While I took a couple of deep breaths, I glanced over the paper to see the notes written in red.  Would I be able to correct those as I read?  I knew that there would be corrections but I wasn’t sure my mind could work that quickly.  Some of the marks made on the paper were in some kind of code with circles and lines off to the side.  I had no idea what those meant.  I knew that my work would be critiqued and I did want to learn how to write better but I wasn’t sure how reading my poorly written thoughts could encourage others to do their best.

I mentally thought back to the few students who had read before me.  They most likely had the same thoughts as they heard their names.  One young man had read his work in a voice barely above a whisper.  I actually thought his paper was interesting because I would never have looked at him and had thought of him as a train conductor.  Another tall female student read hers and I was surprised by her average day also.  She was a pie baker and she wrote about the endless number and kinds of crusts she had to make all day, every day, in a bakery whose work tables were too short for her height.  She called her constant back pain, “pie pain.”  I know when they were reading I was thinking good thoughts and not noticing anything wrong with their papers.  But mine was about me and my boring housewife chores.  I was sure that the other students would fall asleep or think that I was out of my mind to consider myself a real student.

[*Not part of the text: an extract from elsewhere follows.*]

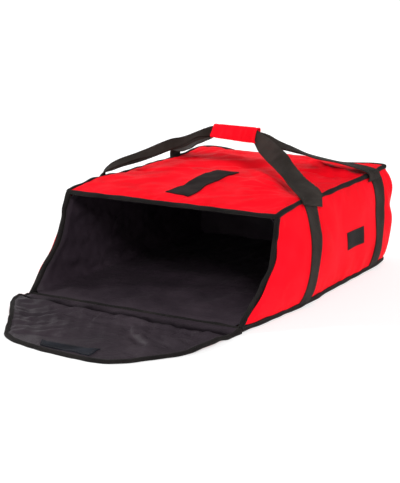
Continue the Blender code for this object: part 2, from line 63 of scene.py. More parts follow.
HINGE_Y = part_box("flap_shell")[1][1]
FLAP_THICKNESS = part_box("flap_lining")[1][2]
GRIP_LOW, GRIP_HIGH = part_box("grip_wrap_rear")
GRIP_X = (GRIP_LOW[0] + GRIP_HIGH[0]) / 2
GRIP_Z = (GRIP_LOW[2] + GRIP_HIGH[2]) / 2
GRIP_Y = GRIP_LOW[1]
FRONT_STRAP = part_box("side_strap_front_right")
REAR_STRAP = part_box("side_strap_rear_right")

# Swells of the padded walls, as in the solids
SIDE_BULGE = 0.014
CORNER_BULGE = 0.01
TOP_BULGE = 0.006
BACK_BULGE = 0.009
WALL = 0.0108

# Cloth and webbing; how far cloth is drawn in under a binding; and the size of its mesh
NYLON = 0.0012
LINING = 0.001
WEBBING = 0.0018
TUCK = 0.0024
CELL = 0.0038

# The mouth's slope, as shares of the front height and of the setback
MOUTH_START_SHARE = 0.03
MOUTH_RUN_SHARE = 0.48
MOUTH_SOFT_SHARE = 0.12
MOUTH_SETBACK = TOP_FRONT_Y - FRONT_Y
# How the photographed mouth differs from that: drawn forward round a height on both sides, more so
# on the left, whose edge and upper corner lean out
MOUTH_FORWARD = 0.005
MOUTH_FORWARD_Z = 0.082
MOUTH_FORWARD_SPAN = 0.03
LEFT_MOUTH_FORWARD = 0.012
LEFT_MOUTH_OUT = 0.01
LEFT_CORNER_OUT = 0.0058
LEFT_RIM_OUT = 0.0085
LEFT_RIM_SPAN = 0.1


def tenths(value):
    """A table in tenths of a millimetre, turned into metres."""
    return tuple(tenths(item) for item in value) if isinstance(value, tuple) else value / 10000


def rim_height(y):
    """Height of the top's edge along the bag."""
    share = np.clip((y - TOP_FRONT_Y) / TOP_DEPTH, 0.0, 1.0)
    return FRONT_HEIGHT + (BACK_HEIGHT - FRONT_HEIGHT) * share * (2 - share)


# How far the top's edges stand above the solids' rim: along the sides, and across the back
SIDE_RIM = tenths((
    (-1690, 0), (-1230, 26), (-860, 45), (-500, 20), (0, -42), (450, -50), (900, -56), (1400, -70),
    (1900, -80), (2490, -55), (2920, -20),
))
BACK_RIM = tenths((
    (-2100, -20), (-1950, 2), (-1800, 24), (-1680, 24), (-1410, -8), (-1090, -50), (-500, -54), (500, -50),
    (1210, -60), (1420, -50), (1650, -28), (1920, -10), (2100, -20),
))


def knotted(value, knots):
    """Smooth line through knots, at a value."""
    places, heights = zip(*knots)
    spots = np.linspace(places[0], places[-1], 200)
    kernel = np.hanning(19)
    raw = np.pad(np.interp(spots, places, heights), 9, mode="edge")
    return np.interp(value, spots, np.convolve(raw, kernel / kernel.sum(), "valid"))


def rim_level(x, y):
    """Height of the top at its edges, with their lifts and sags, eased away towards its middle."""
    near_side = ease(np.abs(x), 0.1, HALF_WIDTH - 0.002)
    near_back = ease(y, BACK_Y - 0.075, BACK_Y - 0.002)
    edge = near_side * (1 - near_back) * knotted(y, SIDE_RIM) + near_back * knotted(x, BACK_RIM)
    return rim_height(y) + edge


def corner_lean(y):
    """How far the top's left edge stands out near the mouth."""
    return LEFT_RIM_OUT * bell(y - TOP_FRONT_Y, LEFT_RIM_SPAN)


def mouth_y(z):
    """Front edge of a side at a height."""
    level = (z / FRONT_HEIGHT - MOUTH_START_SHARE) / MOUTH_RUN_SHARE
    rounded = MOUTH_SOFT_SHARE * np.log(1 + np.exp((1 - level) / MOUTH_SOFT_SHARE))
    return FRONT_Y + MOUTH_SETBACK * (1 - rounded)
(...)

As I started reading, my voice cracked a little and I cleared my throat.  I figured that if I sounded as if I was describing just one of my most boring days in a cavalier manner, the students would realize that I intentionally tried to squeeze all the life out of my real world.  I read a little too quickly at first about the way I scheduled my chores based on the day and what I had completed before lunch.  The description of my afternoon was a little more varied because that is when I have more options and was able to describe a few of the choices I had in using my time before returning to my humdrum world of what to make for dinner.  I described it as “the eternal question” and heard a murmur of agreement from the women in the class.  Wait, were they really listening to me?  Were they actually agreeing with the stupidity of having to answer that same question every damn day?  This was epic.  I felt a little more secure in making it sound like I steered my children to brilliance as they completed their homework at the kitchenette.

For those who understand food preparation, describing the complexity of making a multi-course dinner every night might be of some interest.  For those who never have to perform those duties, they might just learn something new.  I tried my best to make it all sound more important than I really felt about it.  It was suddenly my purpose.  There were many nods of appreciation as I finished with the description of the dessert course and I was glad I had not made pie that night.  I looked up at the ending and saw many smiles from my fellow classmates.  I thought that they were going to think I was an imposter and ended up understanding that one of the keys to writing is finding a similar thread that weaves its way through our lives.  We all want to be understood; maybe that is what good writers do the best – show us ourselves.